De incompetentes e irresponsáveis a coitados e incompreendidos. Eis o caminho que jogadores e comissão técnica sonham em percorrer, pois só assim conseguirão manter em funcionamento a cornucópia futebolística que os sustenta. Por isso têm abusado das declarações encomendadas, como se boa parte da população não tivesse massa cinzenta.

Neymar foi às lágrimas quando perguntado sobre a joelhada do colombiano Zúñiga. Afirmou o atacante da seleção que dois centímetros a mais na lesão e agora estaria em uma cadeira de rodas. Dramatização excessiva, diga-se de passagem, pois são reduzidas as chances de isso ocorrer em uma contusão como a sofrida por Neymar.

Quem não gosta de contato deve passar longe do futebol e escolher uma atividade mais suave, como dominó, bridge, peteca e outros mais. Neymar aproveitou a oportunidade e criticou a imprensa, como sempre acontece quando algo dá errado no Brasil. O jogador pode dizer o que bem entender, até porque a democracia ainda está em vigência no Brasil, mas tentar arrastar a imprensa para o olho do furacão é excesso de covardia. Dizem os mais experientes que quem não pode não se estabelece. Sendo assim, Neymar perdeu a oportunidade de conhecer o estrito significado de silêncio obsequioso.

Voltando ao colombiano Zúñiga, o atacante da fracassada seleção canarinho disse: “Quando estou de frente e tenho a visão periférica, consigo me defender. De costas, eu não consigo. A única coisa que pode me defender de costas é a regra”. Nos poucos dias em que esteve longe da Granja Comary, o atacante parece ter conversado com a pedra filosofal.

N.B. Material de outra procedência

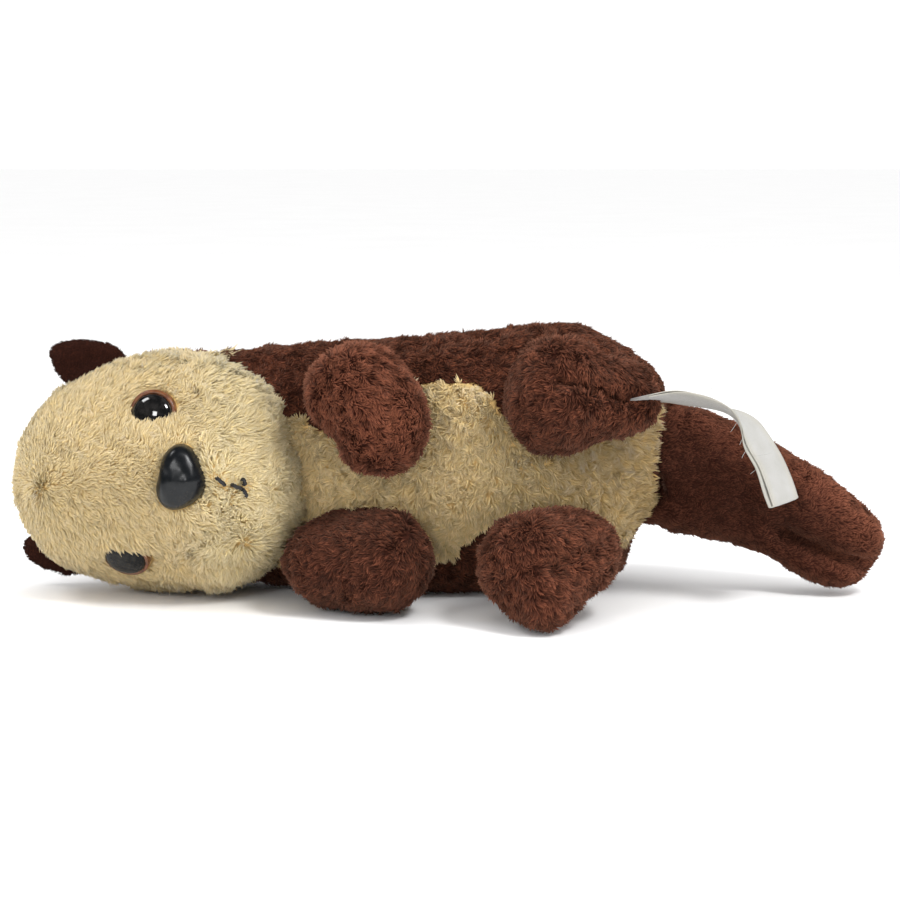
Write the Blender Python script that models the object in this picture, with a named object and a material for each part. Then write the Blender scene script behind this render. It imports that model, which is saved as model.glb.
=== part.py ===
"""Plush sea otter toy, lying on its right side.

Frame: metres, +Z up. X runs along the toy, crown of the head at -X and tip of
the tail at +X. The belly and the face look towards -Y. The floor is z = 0 and
the origin is under the middle of the toy. Every soft piece is the outer shape
of its pile, out to the tips of the fibres.

All sizes below are in millimetres and are scaled once, when a mesh is made.
"""

import bmesh
import bpy
import numpy as np
from mathutils import Matrix, Vector

MM = 0.001
GAP = 0.3               # clear space between two touching pieces
SECTION_POWER = 2.25    # a little fuller than an ellipse, as stuffed cloth is
FAR = 200.0             # beyond every piece
LOBE_REACH = 80.0       # longest search for the skin of a lobed shape
HALVINGS = 40           # steps of that search
FACE_SEARCH = (-60.0, -4.5)    # where the front of the head is looked for, in y
SLOPE_STEP = 0.5

# ---- colours: (red, green, blue), linear ------------------------------------
CREAM = (0.62, 0.47, 0.24)
BROWN = (0.115, 0.048, 0.028)
EAR_BROWN = (0.045, 0.015, 0.010)
BLACK = (0.012, 0.012, 0.013)
TAPE_WHITE = (0.70, 0.68, 0.63)

# ---- trunk: stations from the neck to the rump -------------------------------
# place of the section's middle (x, y, z), then half height and half depth
TRUNK_STATIONS = (
    (-47.0, 2.5, 26.8, 24.4, 12.5),
    (-30.0, 2.5, 26.4, 26.2, 18.5),
    (-10.0, 2.0, 26.4, 27.2, 21.5),
    (10.0, 2.0, 27.1, 28.0, 23.0),
    (24.0, 2.0, 28.6, 28.0, 22.0),
    (32.5, 1.8, 30.0, 25.8, 19.0),
    (37.5, 1.5, 30.6, 20.8, 16.0),
    (41.8, 1.2, 30.5, 16.8, 13.0),
)
TRUNK_CAPS = (0.95, 0.35)    # bulge of the ends, as shares of the half depth there
TRUNK_SECTIONS = 15
TRUNK_AROUND = 28
CAP_RINGS = 4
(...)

Esse discurso maroto e supostamente consistente perde força quando se revê o jogo de abertura da Copa, entre as seleções brasileira e croata. Neymar foi punido com cartão amarelo por ter desferido maldosa e intencional cotovelada no rosto de Moldric, jogador da Croácia.

Quando atacou o croata, Neymar estava de frente e tinha uma visão periférica da jogada, mas de forma consciente lançou o braço na direção do rosto de Moldric. Sem dúvida a entrada de Zúñiga no atacante brasileiro foi algo fora do contexto do fairplay e deveria resultar em algum tipo de punição, mas um golpe violento no chamado gorgomilo pode trazer sérias consequências.

Em suma, futebol jamais foi uma reunião de monges, mas com certeza pode ser um amontoado de falsos gênios, que como tal acabam falhando em determinado momento.

Tomara que o Brasil não se deixe levar pelos discursos visguentos balbuciados a partir da Granja Comary e tire boas lições da vergonhosa derrota imposta pelos alemães. Até porque, a seleção mostrou à nação que o centroavante deveria ser Freud, o da barba cerrada, não Fred, o do bigode grosso.

(*) Ucho Haddad é jornalista político e investigativo, analista e comentarista político, cronista esportivo, escritor e poeta.